In an interview Prince said: “You think Susan Rogers knows me?” he asked. “You think she knows anything about my music?”. Susan Rogers, for the record, doesn’t know anything about my music. Not one thing. The only person who knows anything about my music (pause for very pointed effect)….is me.” How do you feel about this?
Yes, Prince is correct on this, but only in one sense. In another sense, namely the experience of listening to music created by another, Prince knows his music the least. Because creating music and consuming music are two distinct processes.
When a chef prepares a new meal, he knows everything that goes into it, including how he intended it to taste. So when he sits down to eat it, he already knows something about it, and that affects how it tastes to him. The customer who knows nothing about what went into the meal will taste it from a different perspective, one that the chef will never be able to experience. So the customer knows something about the meal that the chef will never know.
Prince fans know how his music makes them feel, regardless of whether or not he intended the music to move them that way. Only he knows what inspired a song or he wanted his music to say but there is a gap between how it felt to make it and how it feels to listen to it. Like a lot of things, it is a two-sided experience. Science isn’t science until it is published; food isn’t food until it is eaten; and art isn’t art until it is interpreted.

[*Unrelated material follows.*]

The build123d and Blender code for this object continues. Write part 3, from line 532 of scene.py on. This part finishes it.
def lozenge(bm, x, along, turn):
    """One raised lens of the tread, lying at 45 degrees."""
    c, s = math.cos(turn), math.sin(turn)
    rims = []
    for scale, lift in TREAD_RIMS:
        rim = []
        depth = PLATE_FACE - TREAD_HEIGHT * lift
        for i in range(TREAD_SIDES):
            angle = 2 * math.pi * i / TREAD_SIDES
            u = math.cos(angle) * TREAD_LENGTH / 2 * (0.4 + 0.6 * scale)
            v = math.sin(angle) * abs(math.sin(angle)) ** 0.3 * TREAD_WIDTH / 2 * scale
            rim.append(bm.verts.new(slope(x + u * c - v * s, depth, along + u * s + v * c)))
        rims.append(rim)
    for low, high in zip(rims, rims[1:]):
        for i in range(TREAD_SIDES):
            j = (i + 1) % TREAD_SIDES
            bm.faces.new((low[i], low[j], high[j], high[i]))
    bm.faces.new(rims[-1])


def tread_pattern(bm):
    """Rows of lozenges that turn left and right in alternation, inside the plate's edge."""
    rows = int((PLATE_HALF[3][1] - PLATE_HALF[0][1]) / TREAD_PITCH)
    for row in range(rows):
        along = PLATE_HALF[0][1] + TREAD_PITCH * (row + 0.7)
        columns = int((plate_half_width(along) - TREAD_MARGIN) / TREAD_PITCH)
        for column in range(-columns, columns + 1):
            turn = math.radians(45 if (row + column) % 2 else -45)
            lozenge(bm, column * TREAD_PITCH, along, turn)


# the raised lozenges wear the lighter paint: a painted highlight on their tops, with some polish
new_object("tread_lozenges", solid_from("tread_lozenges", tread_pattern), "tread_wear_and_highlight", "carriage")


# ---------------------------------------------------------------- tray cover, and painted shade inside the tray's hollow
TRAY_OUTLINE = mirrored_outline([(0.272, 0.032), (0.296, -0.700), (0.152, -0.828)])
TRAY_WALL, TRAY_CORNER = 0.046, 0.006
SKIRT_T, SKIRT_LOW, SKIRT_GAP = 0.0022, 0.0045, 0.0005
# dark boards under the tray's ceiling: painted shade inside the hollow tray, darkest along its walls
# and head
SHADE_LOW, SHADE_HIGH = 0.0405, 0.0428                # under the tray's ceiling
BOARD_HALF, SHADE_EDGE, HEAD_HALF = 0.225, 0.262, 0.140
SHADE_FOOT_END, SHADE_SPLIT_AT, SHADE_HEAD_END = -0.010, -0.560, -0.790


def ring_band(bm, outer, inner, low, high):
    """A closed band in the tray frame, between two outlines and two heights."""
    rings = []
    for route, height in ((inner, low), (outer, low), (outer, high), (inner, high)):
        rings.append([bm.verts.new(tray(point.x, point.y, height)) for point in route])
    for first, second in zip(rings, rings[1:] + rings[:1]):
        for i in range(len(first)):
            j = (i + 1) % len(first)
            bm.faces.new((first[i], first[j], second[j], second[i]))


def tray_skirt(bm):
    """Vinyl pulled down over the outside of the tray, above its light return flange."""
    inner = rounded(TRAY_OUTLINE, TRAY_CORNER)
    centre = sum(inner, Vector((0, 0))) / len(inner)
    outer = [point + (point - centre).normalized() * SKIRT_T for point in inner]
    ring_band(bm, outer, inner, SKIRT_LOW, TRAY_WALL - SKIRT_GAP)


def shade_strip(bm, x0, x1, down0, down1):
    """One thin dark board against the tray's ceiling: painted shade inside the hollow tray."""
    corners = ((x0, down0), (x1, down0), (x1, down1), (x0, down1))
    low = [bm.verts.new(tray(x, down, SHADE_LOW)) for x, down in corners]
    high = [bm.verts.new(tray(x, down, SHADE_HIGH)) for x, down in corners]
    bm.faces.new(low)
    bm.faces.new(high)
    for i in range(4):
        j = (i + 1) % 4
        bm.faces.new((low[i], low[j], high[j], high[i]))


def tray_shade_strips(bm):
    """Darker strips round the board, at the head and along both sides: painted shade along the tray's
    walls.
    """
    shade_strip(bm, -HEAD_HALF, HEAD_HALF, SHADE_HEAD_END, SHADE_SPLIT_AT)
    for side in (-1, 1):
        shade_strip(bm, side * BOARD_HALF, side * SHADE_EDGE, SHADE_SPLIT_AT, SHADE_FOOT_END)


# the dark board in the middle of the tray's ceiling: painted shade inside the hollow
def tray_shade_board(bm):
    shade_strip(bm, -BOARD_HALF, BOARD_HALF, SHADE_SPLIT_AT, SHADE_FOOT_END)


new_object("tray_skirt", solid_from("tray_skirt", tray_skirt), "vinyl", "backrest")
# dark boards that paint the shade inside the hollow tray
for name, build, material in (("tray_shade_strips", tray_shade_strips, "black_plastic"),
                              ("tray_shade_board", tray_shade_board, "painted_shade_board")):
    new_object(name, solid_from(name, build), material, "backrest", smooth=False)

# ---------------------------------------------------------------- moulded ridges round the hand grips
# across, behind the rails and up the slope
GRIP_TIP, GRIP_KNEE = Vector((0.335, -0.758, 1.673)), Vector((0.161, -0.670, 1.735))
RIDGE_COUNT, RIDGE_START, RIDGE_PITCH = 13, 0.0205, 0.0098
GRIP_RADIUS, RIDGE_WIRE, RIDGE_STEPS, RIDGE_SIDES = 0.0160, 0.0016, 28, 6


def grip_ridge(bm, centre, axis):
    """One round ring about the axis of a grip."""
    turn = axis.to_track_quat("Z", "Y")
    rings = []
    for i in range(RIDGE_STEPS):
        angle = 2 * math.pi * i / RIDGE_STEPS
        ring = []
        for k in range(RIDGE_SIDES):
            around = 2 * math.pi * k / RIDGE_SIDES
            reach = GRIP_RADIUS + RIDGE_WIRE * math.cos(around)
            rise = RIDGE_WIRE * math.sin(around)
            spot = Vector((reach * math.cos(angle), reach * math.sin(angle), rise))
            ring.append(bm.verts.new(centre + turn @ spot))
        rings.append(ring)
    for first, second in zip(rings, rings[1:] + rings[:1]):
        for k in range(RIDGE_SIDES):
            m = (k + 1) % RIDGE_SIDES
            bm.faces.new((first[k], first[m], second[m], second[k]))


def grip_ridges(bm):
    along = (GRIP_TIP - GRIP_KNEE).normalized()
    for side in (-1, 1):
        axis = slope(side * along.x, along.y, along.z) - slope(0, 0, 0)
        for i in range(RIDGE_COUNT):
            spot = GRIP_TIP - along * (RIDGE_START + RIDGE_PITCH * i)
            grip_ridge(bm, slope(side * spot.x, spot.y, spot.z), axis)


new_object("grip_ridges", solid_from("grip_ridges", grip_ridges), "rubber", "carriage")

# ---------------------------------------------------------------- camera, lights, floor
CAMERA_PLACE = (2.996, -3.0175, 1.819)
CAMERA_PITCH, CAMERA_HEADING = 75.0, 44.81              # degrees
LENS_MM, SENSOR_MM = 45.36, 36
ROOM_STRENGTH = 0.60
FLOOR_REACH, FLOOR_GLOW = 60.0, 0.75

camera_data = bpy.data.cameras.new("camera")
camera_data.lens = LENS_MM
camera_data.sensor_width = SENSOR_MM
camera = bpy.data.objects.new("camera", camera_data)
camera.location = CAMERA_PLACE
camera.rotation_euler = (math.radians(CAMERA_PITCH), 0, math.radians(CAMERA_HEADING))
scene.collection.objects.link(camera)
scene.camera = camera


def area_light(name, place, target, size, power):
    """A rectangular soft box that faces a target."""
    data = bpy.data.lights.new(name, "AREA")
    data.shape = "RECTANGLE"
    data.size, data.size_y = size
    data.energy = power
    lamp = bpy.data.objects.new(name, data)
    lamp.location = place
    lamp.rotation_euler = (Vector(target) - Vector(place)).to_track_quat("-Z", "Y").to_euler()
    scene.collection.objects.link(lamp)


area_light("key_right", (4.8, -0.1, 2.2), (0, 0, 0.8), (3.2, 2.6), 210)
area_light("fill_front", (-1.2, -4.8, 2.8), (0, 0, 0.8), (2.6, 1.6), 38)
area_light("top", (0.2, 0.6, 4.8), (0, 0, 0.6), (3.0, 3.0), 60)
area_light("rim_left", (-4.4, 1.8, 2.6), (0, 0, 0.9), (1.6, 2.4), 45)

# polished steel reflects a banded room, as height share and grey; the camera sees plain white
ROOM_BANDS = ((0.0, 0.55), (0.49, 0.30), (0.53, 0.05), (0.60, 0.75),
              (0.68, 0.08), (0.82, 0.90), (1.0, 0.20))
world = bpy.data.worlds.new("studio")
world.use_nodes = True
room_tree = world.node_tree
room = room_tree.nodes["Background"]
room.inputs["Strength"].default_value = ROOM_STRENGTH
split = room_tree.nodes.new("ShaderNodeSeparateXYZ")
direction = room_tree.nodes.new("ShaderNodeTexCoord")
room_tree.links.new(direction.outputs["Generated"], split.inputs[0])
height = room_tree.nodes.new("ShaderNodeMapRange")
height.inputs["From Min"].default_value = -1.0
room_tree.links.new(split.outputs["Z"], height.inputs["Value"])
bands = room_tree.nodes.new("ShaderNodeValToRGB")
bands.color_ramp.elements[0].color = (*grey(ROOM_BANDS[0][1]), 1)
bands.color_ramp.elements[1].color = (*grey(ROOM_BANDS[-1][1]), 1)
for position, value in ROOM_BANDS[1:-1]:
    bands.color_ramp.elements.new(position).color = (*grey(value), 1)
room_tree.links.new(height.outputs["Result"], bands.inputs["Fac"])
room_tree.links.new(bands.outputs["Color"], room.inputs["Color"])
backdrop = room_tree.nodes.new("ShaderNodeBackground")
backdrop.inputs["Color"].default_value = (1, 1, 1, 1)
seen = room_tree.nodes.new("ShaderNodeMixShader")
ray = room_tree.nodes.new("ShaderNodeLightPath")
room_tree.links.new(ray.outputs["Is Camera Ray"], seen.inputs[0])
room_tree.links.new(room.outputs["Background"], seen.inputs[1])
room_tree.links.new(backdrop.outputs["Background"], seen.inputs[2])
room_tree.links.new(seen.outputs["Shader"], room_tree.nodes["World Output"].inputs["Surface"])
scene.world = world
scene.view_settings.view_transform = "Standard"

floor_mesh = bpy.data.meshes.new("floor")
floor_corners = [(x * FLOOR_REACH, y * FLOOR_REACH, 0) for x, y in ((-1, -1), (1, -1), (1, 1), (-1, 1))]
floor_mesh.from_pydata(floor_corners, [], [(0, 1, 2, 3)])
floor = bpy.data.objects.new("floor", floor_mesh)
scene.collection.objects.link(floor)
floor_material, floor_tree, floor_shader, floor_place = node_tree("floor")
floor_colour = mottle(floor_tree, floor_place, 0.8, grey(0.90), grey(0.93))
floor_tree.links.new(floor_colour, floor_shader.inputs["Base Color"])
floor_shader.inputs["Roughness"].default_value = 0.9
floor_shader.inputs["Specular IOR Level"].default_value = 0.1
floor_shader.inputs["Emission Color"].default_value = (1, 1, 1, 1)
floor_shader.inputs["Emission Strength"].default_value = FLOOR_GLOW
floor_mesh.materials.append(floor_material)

As for knowing him as a person, I have said for the record that I am only qualified to speak on his studio life from 1983 to 1988. His life beyond the studio doors, outside of that time-period, is not known to me. Since he has had a rich life, I don’t entirely know him.
Are you still producing music or are you focussing completely on your academic work now? And can you tell us if your past as a engineer helps you in certain ways with your scientific research?

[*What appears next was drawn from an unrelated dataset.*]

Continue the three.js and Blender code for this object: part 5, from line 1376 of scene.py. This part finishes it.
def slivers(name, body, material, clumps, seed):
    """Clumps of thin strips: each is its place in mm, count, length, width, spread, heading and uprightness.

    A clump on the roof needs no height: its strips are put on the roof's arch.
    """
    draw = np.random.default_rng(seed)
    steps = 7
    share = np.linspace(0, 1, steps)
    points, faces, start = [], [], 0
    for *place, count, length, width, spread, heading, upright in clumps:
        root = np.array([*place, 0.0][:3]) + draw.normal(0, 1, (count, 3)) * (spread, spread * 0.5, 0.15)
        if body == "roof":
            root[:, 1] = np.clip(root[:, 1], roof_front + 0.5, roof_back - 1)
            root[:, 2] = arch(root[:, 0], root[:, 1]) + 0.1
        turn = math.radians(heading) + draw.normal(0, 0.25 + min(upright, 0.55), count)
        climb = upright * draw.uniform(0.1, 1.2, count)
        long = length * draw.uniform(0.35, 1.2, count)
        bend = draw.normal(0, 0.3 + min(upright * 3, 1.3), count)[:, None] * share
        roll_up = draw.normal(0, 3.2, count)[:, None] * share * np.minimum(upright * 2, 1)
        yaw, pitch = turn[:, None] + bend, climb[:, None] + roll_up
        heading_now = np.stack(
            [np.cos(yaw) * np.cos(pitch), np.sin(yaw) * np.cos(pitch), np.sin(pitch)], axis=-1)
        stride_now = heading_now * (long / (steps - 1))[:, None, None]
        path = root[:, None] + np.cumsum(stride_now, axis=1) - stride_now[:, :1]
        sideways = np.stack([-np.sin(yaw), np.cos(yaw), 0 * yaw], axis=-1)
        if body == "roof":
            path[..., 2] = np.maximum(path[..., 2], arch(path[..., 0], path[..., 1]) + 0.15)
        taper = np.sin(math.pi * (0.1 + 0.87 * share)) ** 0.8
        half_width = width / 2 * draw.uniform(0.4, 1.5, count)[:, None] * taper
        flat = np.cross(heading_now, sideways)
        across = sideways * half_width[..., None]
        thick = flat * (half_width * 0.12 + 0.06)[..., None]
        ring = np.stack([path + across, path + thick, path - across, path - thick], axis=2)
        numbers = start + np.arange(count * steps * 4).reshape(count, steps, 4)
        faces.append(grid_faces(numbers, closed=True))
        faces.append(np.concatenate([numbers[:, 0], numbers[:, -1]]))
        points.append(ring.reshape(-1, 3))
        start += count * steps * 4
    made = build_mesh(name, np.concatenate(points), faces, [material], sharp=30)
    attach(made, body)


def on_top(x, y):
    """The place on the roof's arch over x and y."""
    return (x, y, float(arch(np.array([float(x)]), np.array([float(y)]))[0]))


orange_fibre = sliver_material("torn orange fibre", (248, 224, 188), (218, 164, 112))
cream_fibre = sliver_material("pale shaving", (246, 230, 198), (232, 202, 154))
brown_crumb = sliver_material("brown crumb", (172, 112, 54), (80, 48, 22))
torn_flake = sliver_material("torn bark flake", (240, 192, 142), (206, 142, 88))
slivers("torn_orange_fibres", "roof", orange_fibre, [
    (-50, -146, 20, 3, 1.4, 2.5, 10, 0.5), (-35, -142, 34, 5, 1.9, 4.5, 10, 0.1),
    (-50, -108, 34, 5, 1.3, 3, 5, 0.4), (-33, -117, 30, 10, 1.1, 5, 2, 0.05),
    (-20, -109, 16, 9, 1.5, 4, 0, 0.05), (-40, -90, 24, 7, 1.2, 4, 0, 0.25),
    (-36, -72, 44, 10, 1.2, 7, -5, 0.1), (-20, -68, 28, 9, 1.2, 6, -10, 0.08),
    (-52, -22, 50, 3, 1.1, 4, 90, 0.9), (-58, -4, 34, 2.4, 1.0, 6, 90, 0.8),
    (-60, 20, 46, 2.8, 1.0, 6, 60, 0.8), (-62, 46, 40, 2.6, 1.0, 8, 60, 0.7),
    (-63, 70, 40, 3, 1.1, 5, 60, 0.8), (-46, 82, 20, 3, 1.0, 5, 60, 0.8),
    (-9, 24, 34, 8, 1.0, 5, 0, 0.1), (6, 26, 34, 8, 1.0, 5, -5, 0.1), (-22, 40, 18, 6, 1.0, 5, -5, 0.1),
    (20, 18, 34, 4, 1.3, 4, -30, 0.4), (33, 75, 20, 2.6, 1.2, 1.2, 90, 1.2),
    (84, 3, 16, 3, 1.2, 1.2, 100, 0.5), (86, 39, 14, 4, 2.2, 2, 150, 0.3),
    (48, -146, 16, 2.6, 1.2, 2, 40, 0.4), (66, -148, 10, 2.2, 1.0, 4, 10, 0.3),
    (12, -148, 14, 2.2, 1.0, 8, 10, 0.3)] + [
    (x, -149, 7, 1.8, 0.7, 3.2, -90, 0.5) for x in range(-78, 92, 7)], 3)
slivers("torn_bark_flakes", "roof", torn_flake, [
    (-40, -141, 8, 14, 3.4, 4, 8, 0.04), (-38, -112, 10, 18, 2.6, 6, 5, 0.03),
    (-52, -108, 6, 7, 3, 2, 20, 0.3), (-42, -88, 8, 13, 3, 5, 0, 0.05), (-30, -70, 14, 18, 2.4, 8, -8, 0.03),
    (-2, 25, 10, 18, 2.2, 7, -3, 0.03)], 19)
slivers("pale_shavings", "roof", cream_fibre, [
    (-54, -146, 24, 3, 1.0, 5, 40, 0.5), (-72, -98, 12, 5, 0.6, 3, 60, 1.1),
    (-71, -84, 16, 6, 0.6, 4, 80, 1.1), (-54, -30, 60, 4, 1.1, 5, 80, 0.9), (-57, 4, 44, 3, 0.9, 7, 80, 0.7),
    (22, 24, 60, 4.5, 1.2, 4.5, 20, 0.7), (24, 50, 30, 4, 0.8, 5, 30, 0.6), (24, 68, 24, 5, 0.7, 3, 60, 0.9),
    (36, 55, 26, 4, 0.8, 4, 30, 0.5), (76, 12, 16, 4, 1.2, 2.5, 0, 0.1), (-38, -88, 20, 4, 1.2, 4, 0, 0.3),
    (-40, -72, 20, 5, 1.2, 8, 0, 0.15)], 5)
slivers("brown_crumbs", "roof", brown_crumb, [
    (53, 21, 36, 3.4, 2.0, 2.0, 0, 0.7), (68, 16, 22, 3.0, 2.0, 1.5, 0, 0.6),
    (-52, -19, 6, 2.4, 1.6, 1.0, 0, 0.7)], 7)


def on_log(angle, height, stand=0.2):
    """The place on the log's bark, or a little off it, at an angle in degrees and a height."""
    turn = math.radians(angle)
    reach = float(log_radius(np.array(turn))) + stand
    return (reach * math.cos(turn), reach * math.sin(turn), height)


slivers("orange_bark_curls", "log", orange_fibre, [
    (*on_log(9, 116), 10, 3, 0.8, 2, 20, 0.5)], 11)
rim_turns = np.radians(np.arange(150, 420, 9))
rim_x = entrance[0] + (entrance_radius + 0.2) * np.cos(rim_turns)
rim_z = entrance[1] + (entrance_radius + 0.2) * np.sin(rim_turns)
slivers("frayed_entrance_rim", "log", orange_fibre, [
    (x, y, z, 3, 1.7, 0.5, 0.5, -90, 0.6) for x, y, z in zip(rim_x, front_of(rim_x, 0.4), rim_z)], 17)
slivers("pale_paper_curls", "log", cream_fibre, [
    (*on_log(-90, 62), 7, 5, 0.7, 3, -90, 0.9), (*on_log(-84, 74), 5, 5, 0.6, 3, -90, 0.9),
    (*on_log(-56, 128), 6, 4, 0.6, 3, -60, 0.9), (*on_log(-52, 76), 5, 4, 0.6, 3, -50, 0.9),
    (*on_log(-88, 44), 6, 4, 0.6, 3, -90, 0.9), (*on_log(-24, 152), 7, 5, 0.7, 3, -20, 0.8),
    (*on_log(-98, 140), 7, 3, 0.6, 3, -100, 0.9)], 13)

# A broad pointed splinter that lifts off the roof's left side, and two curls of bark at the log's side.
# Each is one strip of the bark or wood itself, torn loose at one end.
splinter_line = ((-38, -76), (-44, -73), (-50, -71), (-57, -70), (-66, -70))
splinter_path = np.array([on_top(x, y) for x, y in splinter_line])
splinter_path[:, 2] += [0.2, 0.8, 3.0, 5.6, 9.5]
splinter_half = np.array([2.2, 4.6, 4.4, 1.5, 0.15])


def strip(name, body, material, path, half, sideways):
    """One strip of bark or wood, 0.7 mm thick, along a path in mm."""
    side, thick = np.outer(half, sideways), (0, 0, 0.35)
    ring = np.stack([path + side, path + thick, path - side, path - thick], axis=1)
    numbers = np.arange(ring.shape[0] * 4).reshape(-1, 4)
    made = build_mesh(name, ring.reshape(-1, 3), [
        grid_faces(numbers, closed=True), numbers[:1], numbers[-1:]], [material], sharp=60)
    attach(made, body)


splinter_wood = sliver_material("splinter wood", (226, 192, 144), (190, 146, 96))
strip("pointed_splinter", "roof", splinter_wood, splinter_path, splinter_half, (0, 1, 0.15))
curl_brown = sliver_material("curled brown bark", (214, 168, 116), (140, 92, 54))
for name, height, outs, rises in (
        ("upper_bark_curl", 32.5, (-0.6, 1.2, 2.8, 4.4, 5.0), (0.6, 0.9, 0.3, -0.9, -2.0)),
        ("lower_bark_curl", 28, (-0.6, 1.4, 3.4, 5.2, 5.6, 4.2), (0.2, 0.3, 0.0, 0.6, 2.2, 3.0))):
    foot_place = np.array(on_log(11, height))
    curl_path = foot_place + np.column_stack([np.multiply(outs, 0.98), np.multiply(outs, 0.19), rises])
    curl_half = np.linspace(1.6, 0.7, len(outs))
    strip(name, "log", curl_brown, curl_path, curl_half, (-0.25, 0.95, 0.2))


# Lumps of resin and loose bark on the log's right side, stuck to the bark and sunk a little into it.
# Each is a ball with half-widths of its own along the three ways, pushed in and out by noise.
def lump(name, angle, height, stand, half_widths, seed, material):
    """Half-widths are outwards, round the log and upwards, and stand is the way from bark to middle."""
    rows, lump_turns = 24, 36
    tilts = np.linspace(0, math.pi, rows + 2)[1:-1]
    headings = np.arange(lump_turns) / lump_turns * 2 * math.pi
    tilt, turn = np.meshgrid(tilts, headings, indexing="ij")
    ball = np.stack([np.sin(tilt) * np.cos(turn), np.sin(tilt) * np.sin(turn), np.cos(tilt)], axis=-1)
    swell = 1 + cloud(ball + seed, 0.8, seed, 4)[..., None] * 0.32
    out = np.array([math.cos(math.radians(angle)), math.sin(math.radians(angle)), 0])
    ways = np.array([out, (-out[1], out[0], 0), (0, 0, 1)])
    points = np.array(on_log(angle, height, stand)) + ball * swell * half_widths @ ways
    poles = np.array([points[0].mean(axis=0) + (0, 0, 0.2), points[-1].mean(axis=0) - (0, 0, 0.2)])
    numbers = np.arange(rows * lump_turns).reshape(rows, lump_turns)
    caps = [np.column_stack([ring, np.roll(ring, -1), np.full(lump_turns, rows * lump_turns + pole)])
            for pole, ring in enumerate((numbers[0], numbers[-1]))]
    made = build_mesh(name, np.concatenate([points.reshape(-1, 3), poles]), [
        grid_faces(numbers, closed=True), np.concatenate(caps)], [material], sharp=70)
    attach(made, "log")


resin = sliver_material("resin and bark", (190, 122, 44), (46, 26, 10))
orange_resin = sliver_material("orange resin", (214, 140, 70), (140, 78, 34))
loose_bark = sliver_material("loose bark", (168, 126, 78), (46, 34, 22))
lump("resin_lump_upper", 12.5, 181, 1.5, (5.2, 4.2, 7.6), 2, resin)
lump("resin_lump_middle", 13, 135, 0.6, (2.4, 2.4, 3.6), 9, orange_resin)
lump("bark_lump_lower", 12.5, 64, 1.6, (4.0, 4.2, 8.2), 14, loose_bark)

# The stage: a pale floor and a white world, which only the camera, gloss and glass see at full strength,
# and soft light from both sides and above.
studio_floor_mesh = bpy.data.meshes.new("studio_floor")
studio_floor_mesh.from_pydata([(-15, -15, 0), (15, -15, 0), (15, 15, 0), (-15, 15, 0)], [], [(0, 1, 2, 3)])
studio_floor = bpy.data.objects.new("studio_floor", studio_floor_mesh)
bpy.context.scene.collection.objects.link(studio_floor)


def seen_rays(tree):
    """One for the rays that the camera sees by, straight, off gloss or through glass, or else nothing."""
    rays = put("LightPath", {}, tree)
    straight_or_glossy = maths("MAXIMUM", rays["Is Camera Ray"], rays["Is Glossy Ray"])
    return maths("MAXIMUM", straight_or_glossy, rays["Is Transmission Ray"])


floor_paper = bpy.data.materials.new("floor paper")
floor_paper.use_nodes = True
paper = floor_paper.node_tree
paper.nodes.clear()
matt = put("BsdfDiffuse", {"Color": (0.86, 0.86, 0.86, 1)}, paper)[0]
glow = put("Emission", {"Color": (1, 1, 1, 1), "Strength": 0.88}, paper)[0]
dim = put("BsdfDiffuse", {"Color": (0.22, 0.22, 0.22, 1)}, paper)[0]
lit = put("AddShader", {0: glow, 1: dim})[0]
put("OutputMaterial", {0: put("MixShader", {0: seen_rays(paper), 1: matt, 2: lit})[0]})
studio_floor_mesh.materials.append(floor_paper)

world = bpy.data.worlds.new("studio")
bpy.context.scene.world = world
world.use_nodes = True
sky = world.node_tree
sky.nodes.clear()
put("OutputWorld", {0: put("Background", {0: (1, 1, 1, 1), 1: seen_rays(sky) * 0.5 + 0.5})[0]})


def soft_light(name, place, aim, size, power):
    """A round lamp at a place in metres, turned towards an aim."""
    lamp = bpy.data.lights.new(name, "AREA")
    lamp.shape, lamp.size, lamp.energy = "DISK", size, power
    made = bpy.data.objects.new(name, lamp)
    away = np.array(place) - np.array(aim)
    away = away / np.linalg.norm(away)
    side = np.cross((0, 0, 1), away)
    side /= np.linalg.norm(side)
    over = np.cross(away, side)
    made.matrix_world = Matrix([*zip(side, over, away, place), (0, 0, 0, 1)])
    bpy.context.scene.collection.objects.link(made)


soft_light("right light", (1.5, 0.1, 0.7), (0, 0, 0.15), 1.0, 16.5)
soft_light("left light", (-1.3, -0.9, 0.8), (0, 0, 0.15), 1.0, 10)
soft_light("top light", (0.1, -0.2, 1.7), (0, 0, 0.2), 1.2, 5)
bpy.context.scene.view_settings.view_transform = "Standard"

I was called out of retirement by Canada’s own Barenaked Ladies last fall so I went back in the studio and we recorded 30 tracks together. I was not producing, just engineering, but we had a wonderful time and I was so happy to be in a studio again. That said, I am extraordinarily happy to be a research scientist and am getting a chance to exercise my creativity in ways that are more personal than in my music career. Audio engineering and producing are service-oriented professions: we provide technical or editorial skills to artists expressing their own ideas. As a scientist, my work today is my idea, and I’ve waited a long time for that. This is my music. I am a cognitive psychologist in the field of music perception so I have the chance to bring what I know of music to the field of how the human brain (and mind) processes music.
Before school, I was a scientist in the service of art. Now I am an artist in the service of science. Both experiences enrich and inform the other.
Keep up the good work, Prince fans!
Its nice to know people are interested in learning more about his life and work.